The film also discusses the nature of desire and love, and casts those who would manipulate these feelings in a harsh light. Bubbling under K’s investigation is his romance with this bizarre companion Joi, a relationship that feels important to both of its ersatz participants. This feels like a paradox, two fake beings finding something real and important, and Villeneuve definitely wrenches genuine emotion from this union, but like most things in Blade Runner 2049, there’s something sinister under the surface, something manipulative.
The marriage of style, story, and theme is one of Villeneuve’s greatest strengths – the man can put together a quiet and dark character study, a high-concept science fiction story, and a special effects extravaganza with a cyberpunk noir skeleton without any dip in quality. He can handle a black-and-white Indie and a $150 million blockbuster. And he’s done it over and over again. He’s reportedly tackling Dune next (though it is not official). Alejandro Jodorowsky, eat your heart out.
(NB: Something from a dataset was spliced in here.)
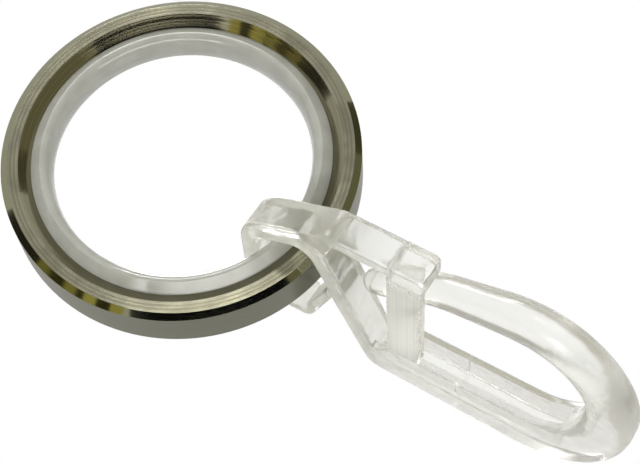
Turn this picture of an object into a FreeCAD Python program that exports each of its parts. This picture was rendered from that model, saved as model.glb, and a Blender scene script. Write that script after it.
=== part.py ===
"""Curtain ring with its clear pleat hook: a turned metal ring, the plastic
glide lining seated in it, and the moulded hook whose eye clips round both.

Frame: the middle of the ring's bore is the origin and the bore runs along Y.
The side of the ring with -Y faces the viewer, and the hook hangs towards -Z.
All lengths are in millimetres and all angles in degrees.

The hook is drawn lying flat, with u running from the eye down to the bend,
v from the back of the ring to its front and w across the hook's width. The
middle of the ring's section is the zero of u, v and w.
"""
import FreeCAD, Part
import math
import os

V = FreeCAD.Vector

# Metal ring
ring_wall = 2.75
ring_width = 5.1
rim_bevel_radial = 0.65
rim_bevel_axial = 0.42
face_width = 1.05
seat_width = 3.3
groove_width = 1.4
groove_depth = 0.6

# Glide lining
bore_diameter = 24.56
lining_forward = 0.66
lining_depth = 1.97
lining_width = 3.5
lining_crown_radius = 4.05
lining_edge_radius = 0.9
lining_clearance = 0.05

# Hook: how it hangs in the ring
eye_offset_angle = 13.2
hook_lean = 3.8
hook_turn = 5.4

# Hook: eye, as gaps round the ring's section and as wall thicknesses
hook_width = 3.4
eye_gap_seat = 0.35
eye_gap_front = 2.5
eye_gap_back = 2.1
eye_gap_clip = 0.68
eye_corner_radius = 2.3
eye_peak_radius = 1.4
eye_rim_flat = 0.05
strap_thickness = 1.45
crown_thickness = 2.65
crown_slope = 25.0
crown_radius = 5.0
clip_thickness = 1.0
clip_slope = 65.0
clip_slit = 0.15
clip_corner_radius = 1.35

# Hook: head
head_height = 7.8
leg_slope = 66.8
leg_thickness_top = 2.5
leg_thickness_foot = 1.6
throat_height = 2.15
throat_reach = 0.95
top_arm_thickness = 1.3
nose_reach = 9.4
nose_thickness = 2.5
bar_setback = 0.4
bar_width = 3.15
bar_depth = 1.2

# Hook: back arm with its channel
back_arm_drop = 6.12
back_arm_depth = 4.75
back_arm_slope = 2.0
back_arm_length = 19.55
lead_in = 4.0
channel_depth = 2.3
channel_wall = 0.72
channel_run_out = 3.9
ramp_height = 1.6
ramp_run = 1.3

# Hook: bend and free arm, from the back arm to the rounded tip
bend_radius = 7.55
bend_height_side = 4.5
bend_width_side = 3.8
arm_height_root = 3.75
arm_width_root = 3.7
arm_tip_diameter = 2.45
arm_drop_nose = 3.36
tip_slope = 31.8
tip_length = 7.3
tip_bend_radius = 8.0
arm_clearance = 0.12
bend_steps = 7
rounding_pace = 1.5
full_round = 0.98
dome_parts = [0.5, 0.8, 0.95]

# Small roundings
edge_radius = 0.3
crown_top_radius = 2.0
nose_corner_radius = 0.65
ramp_corner_radius = 0.8
inner_corner_radius = 0.4
elbow_radius = 2.0

# Worked out from the sizes above
bore_radius = bore_diameter / 2
seat_radius = bore_radius + lining_depth
ring_radius = seat_radius + ring_wall
half_width = ring_width / 2
section_radius = (ring_radius + bore_radius) / 2
section_half = (ring_radius - bore_radius) / 2
touching = 1e-6


def line(start, end):
    """Straight edge."""
    return Part.LineSegment(start, end).toShape()


def arc(start, middle, end):
    """Circular edge through three points."""
    return Part.Arc(start, middle, end).toShape()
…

Certainly, Blade Runner 2049 stands on the shoulders of giants – but deserves its spot. It is a brilliant continuation of the story and themes of the original, and manages to look just as gorgeous and spellbinding as one of the most impressive visual feasts in the history of science fiction. The movie is an unmitigated triumph, with a complexity that will reward multiple repeat viewings and considerations from different points-of-view. In a year of strong Hollywood blockbusters, Blade Runner 2049 is the most impressive one yet.